SACRAMENTO – It was arguably the most politically disastrous speech from a president in the nation’s history. Against a backdrop of quarter-mile-long lines at gas stations, soaring inflation and nationwide strikes by independent truckers disgruntled by fuel prices and energy regulations, President Jimmy Carter gave what historians call his “national malaise” address.
Carter didn’t actually use that term, but he prattled about Americans’ “crisis of confidence” and detailed policies that helped lay the groundwork for Ronald Reagan’s 1980 landslide presidential victory. The main issue centered on the grueling national energy crisis.
“I’m asking Congress to mandate, to require as a matter of law, that our nation’s utility companies cut their massive use of oil by 50 percent within the next decade,” he said. He demanded that Congress impose a “windfall profits tax” – a punishing tax on “excess” oil-company profits. He planned to create a new energy bureaucracy and shift the nation toward solar power.
If you’re a Californian, this should sound familiar given that Gov. Gavin Newsom – who hopes to become president – is following Carter’s energy playbook. Newsom was 12 when Carter gave his speech and many of the state’s lawmakers weren’t born yet, so perhaps they can be forgiven for not remembering that mess. But they can read about it and realize this is no model to follow.
Newsom recently announced a special session in December to deal with soaring gasoline prices. The average national price is $3.80 per gallon and $3.25 in Texas.
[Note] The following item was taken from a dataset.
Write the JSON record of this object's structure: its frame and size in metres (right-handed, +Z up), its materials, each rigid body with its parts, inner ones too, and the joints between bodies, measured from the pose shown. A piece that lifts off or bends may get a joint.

In California, the average is $5.80 a gallon and above $8 in some areas. “Gas prices are up while oil companies rake in RECORD profits,” Newsom tweeted. “We cannot continue to allow greedy oil companies to rip us off at the pump.”
The legislative confab will no doubt include chest thumping by lawmakers who refuse to realize the real cause of California’s sky-high gas prices, which is our public policy. Lawmakers had proposed with Newsom’s support the idea of reviving that Carter-era windfall profits tax. Only in California would lawmakers propose a new tax to bring down the price of a commodity.
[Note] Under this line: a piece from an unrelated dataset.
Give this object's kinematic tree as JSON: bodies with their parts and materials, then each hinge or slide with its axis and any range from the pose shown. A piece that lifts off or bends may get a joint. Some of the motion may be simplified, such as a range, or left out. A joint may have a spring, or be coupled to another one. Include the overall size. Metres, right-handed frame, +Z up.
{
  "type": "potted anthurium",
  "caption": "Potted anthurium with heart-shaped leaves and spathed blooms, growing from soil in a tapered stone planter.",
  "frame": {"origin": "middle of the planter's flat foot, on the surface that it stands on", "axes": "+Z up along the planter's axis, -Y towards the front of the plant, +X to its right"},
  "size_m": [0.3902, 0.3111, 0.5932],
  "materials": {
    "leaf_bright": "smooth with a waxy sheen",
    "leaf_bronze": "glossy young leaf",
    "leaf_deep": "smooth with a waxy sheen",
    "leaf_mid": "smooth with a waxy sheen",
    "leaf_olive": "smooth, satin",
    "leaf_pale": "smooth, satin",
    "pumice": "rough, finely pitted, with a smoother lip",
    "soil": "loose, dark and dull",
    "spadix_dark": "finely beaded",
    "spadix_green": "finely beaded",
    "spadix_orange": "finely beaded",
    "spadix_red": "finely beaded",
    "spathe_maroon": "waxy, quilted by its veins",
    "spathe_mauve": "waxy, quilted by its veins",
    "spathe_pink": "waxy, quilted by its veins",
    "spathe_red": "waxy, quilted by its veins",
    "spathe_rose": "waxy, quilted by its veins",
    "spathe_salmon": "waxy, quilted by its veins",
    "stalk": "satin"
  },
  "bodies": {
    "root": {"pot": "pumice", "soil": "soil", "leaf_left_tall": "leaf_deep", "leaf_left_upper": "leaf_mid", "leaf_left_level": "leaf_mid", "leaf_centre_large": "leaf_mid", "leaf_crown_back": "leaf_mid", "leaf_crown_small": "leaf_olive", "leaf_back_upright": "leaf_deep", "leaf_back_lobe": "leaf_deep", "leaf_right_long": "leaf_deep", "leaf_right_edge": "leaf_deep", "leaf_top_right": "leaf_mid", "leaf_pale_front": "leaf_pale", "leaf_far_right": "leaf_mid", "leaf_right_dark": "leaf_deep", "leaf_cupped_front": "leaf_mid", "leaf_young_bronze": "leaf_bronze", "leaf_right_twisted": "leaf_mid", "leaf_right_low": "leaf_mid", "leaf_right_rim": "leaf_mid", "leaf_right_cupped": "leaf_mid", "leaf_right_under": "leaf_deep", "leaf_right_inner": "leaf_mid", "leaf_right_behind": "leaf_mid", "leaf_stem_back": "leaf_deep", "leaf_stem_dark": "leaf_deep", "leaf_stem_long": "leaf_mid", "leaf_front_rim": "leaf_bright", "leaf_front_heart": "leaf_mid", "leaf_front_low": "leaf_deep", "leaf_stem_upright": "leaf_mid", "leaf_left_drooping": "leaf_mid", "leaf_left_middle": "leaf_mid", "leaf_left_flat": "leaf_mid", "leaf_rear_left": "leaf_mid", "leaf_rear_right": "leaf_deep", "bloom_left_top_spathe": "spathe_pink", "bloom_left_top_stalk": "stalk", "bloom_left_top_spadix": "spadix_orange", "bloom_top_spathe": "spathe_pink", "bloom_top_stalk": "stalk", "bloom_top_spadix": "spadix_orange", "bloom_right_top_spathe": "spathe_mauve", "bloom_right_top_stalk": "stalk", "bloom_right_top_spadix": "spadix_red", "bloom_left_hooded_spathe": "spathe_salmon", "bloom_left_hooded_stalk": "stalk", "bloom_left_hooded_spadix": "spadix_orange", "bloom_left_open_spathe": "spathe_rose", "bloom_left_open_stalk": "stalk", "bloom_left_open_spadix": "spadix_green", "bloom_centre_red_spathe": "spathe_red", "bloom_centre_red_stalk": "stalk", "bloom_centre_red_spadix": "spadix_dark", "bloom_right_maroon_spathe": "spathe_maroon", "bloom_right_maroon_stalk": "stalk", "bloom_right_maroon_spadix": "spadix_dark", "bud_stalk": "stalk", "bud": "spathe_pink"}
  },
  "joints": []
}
Although shelved, the idea is one of the worst concepts imaginable. It lets government determine the proper level of profits that a company may earn, and then hammers them with a tax designed to punish them if they earn too much. It’s an abuse of power, and it won’t reduce gas prices. Quite the contrary, as it will discourage investment in oil exploration and reduce the supply of gasoline. It’s essentially a price cap, and will only to lead to shortages and gas lines.
“A Congressional Research Service paper found that the tax reduced domestic oil production by between 1.2 and 8 percent, and increased reliance on foreign oil by between 3 percent and 13 percent between 1980 and 1988 (when the tax was eventually repealed),” according to a Tax Foundation analysis. This is a recipe for compounding rather than solving the problem.
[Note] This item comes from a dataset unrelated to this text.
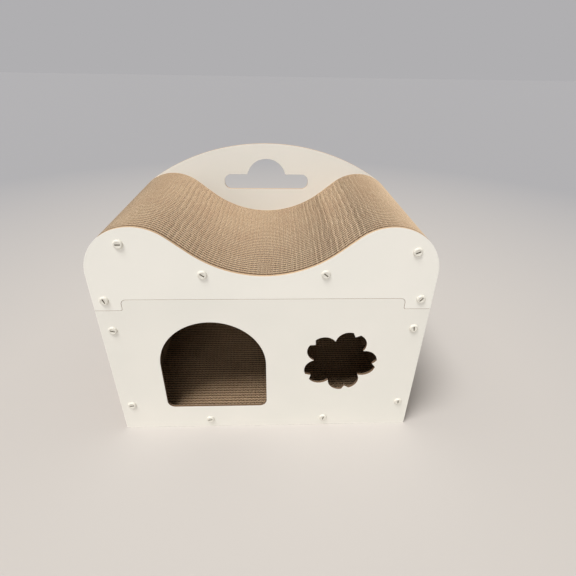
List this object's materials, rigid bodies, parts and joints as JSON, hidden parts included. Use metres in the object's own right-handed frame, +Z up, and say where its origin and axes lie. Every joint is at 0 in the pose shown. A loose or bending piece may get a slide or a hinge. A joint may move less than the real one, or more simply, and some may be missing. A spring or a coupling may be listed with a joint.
{
  "type": "cat scratching board",
  "caption": "Cat scratching lounge: a wave-shaped corrugated cardboard seat between boards with an arched back, standing on a cat house with an arched door and a blossom window.",
  "frame": {"origin": "on the floor, in the middle of the footprint", "axes": "+Z up, +X to the right seen from the front, -Y towards the front with the door"},
  "size_m": [0.55, 0.317, 0.48],
  "materials": {
    "corrugated_cardboard": "raw kraft, open flute ends",
    "painted_board": "smooth warm white face, raw tan edges",
    "screw_plastic": "satin moulded white"
  },
  "bodies": {
    "house": {"floor_core": "corrugated_cardboard", "left_wall_core": "corrugated_cardboard", "right_wall_core": "corrugated_cardboard", "house_front_panel": "painted_board", "house_back_panel": "painted_board", "screw_front_wall_high_left": "screw_plastic", "screw_front_wall_high_right": "screw_plastic", "screw_front_wall_low_left": "screw_plastic", "screw_front_wall_low_right": "screw_plastic", "screw_front_floor_left": "screw_plastic", "screw_front_floor_right": "screw_plastic", "screw_back_wall_high_left": "screw_plastic", "screw_back_wall_high_right": "screw_plastic", "screw_back_wall_low_left": "screw_plastic", "screw_back_wall_low_right": "screw_plastic", "screw_back_floor_left": "screw_plastic", "screw_back_floor_right": "screw_plastic"},
    "bed": {"saddle_core": "corrugated_cardboard", "bed_front_panel": "painted_board", "bed_back_panel": "painted_board", "screw_front_lobe_left": "screw_plastic", "screw_front_lobe_right": "screw_plastic", "screw_front_valley_left": "screw_plastic", "screw_front_valley_right": "screw_plastic", "screw_front_ear_left": "screw_plastic", "screw_front_ear_right": "screw_plastic", "screw_back_lobe_left": "screw_plastic", "screw_back_lobe_right": "screw_plastic", "screw_back_valley_left": "screw_plastic", "screw_back_valley_right": "screw_plastic", "screw_back_ear_left": "screw_plastic", "screw_back_ear_right": "screw_plastic"}
  },
  "joints": [
    {"name": "bed_lift", "type": "slide", "parent": "house", "child": "bed", "axis": [0, 0, 1], "range_m": [0, 0.1]}
  ]
}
Lefty economists have for years complained about California’s “mystery gas surcharge” – i.e., the difference between the price people in other states pay and the amount we pay here. It’s not really a mystery. California has the second-highest gas taxes in the nation. Our state regulations mandate a special environmentally friendly gasoline formulation that limits our access to petroleum refined in other states and is costlier to produce.
A prominent economist says the state pays higher gas prices beyond what the state’s higher taxes and regulations explain. “I’m sure they’re charging more because they can. The question is, are there actual costs behind it that are justifying it?” UC Berkeley’s Severin Borenstein told KGO News in San Francisco. Companies charge prices that reflect supply and demand and not what academics and bureaucrats determine to be justified. Shocking.
But why are refiners so much greedier in California than they are everywhere else? “The big problem is we have policies in place, especially in California, that make it difficult to expand supply,” an economist for the Institute for Energy Research told Fox Business News. Go figure, but you get more of what you reward and less of what you punish.
Basically, Newsom and the Democratic Legislature have been waging a jeremiad against gasoline production. In 2020, Newsom signed an executive order mandating that the California Air Resources Board ban sales of new internal-combustion-engine vehicles by 2035. His administration is proud of myriad new rules that vastly limit oil and gas drilling. Like Carter, Newsom is obsessed with switching to alternative fuels.
Currently, California is struggling to keep the lights on. Truckers have protested at the Port of Oakland, thanks to a Newsom-signed law (Assembly Bill 5) that limits the owner-operator trucking model. We’re experiencing a statewide malaise that’s eerily reminiscent of the Carter years. All we need now are the ubiquitous 1970s bumper stickers updated to reflect the man in charge: “Newsom, Kiss My Gas.”